Comme nous l’avons déclaré lors de notre première Assemblée, nous réaffirmons aujourd’hui : nous continuerons à nous organiser, à renforcer nos luttes, et la pratique de la solidarité et de l’indignation face à toutes les injustices et inégalités.
- Pour de nouvelles sociétés et organisations dont les relations sont fondées sur la justice et la dignité humaine.
C’est avec conviction que nous nous engageons à poursuivre la lutte :
- Pour une société dépatriarcalisée, anticapitaliste et antiraciale.
- Pour une réforme agraire populaire qui garantisse la terre aux femmes.
- Pour des politiques publiques qui tiennent compte de la dimension de genre.
- Pour une participation politique sans exclusion des femmes rurales.
- Pour une production agroécologique, avec des semences autochtones et créoles, avec des marchés locaux.

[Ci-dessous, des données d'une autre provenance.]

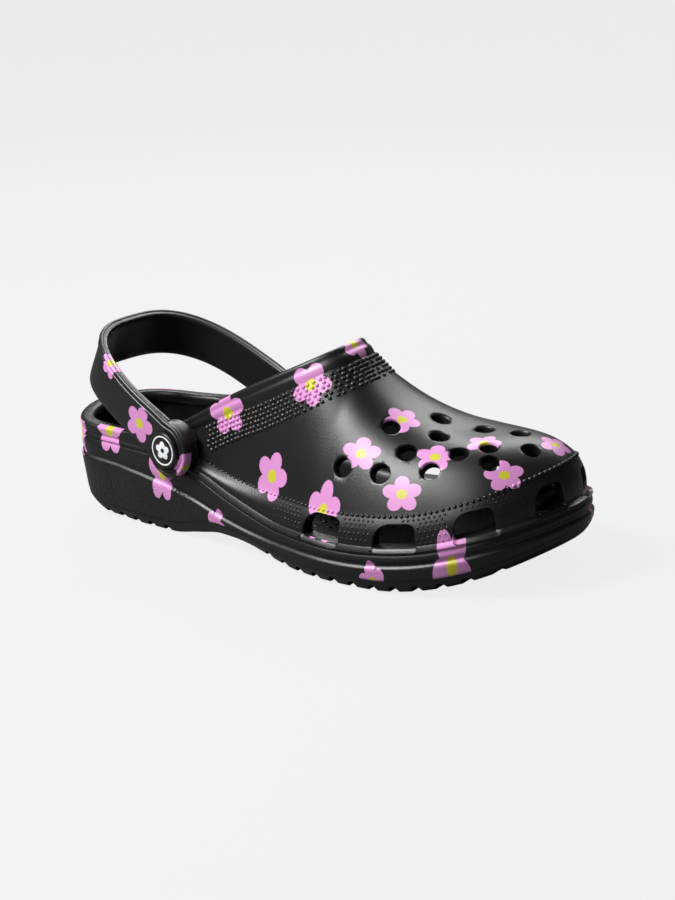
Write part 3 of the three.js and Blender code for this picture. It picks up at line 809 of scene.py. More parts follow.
# %% Heads, caps and badges
HEAD_UNDER = STRAP_THICKNESS + 2 * GAP
HEAD_TOP = HEAD_UNDER + 1.9
BADGE_TOP = HEAD_TOP - 0.25
CAP_UNDER = -EAR_THICKNESS - GAP
HEAD_PROFILE = [
    (0, CAP_UNDER - 1.1), (POST_RADIUS - 0.6, CAP_UNDER - 1.1), (POST_RADIUS, CAP_UNDER - 0.5),
    (POST_RADIUS, HEAD_UNDER), (HEAD_RADIUS - 0.3, HEAD_UNDER), (HEAD_RADIUS, HEAD_UNDER + 0.3),
    (HEAD_RADIUS, HEAD_TOP - 0.75), (HEAD_RADIUS - 0.12, HEAD_TOP - 0.4),
    (HEAD_RADIUS - 0.4, HEAD_TOP - 0.12), (HEAD_RADIUS - 0.8, HEAD_TOP),
    (BADGE_RADIUS + 0.35, HEAD_TOP), (BADGE_RADIUS + 0.15, HEAD_TOP - 0.15),
    (BADGE_RADIUS + 0.15, HEAD_TOP - 0.9), (0, HEAD_TOP - 0.9)]
CAP_PROFILE = [
    (0, CAP_UNDER - 2.4), (CAP_RADIUS - 2, CAP_UNDER - 2.3), (CAP_RADIUS - 0.8, CAP_UNDER - 1.9),
    (CAP_RADIUS - 0.1, CAP_UNDER - 1), (CAP_RADIUS, CAP_UNDER - 0.4), (CAP_RADIUS, CAP_UNDER),
    (POST_RADIUS + GAP, CAP_UNDER), (POST_RADIUS + GAP, CAP_UNDER - 1.4), (0, CAP_UNDER - 1.4)]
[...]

- Stop à la violence contre les femmes, les féminicides, l’exploitation sexuelle, la violence contre la dissidence de genre.
- Stop aux guerres qui détruisent les rêves, les peuples et les constructions sociales.
- Le fascisme ne passera pas.
C’est pourquoi nous disons : « C’est avec conviction que nous ouvrons la voie au Féminisme Paysan et Populaire, que nous construisons la Souveraineté Alimentaire et que nous luttons contre les crises et les violences ».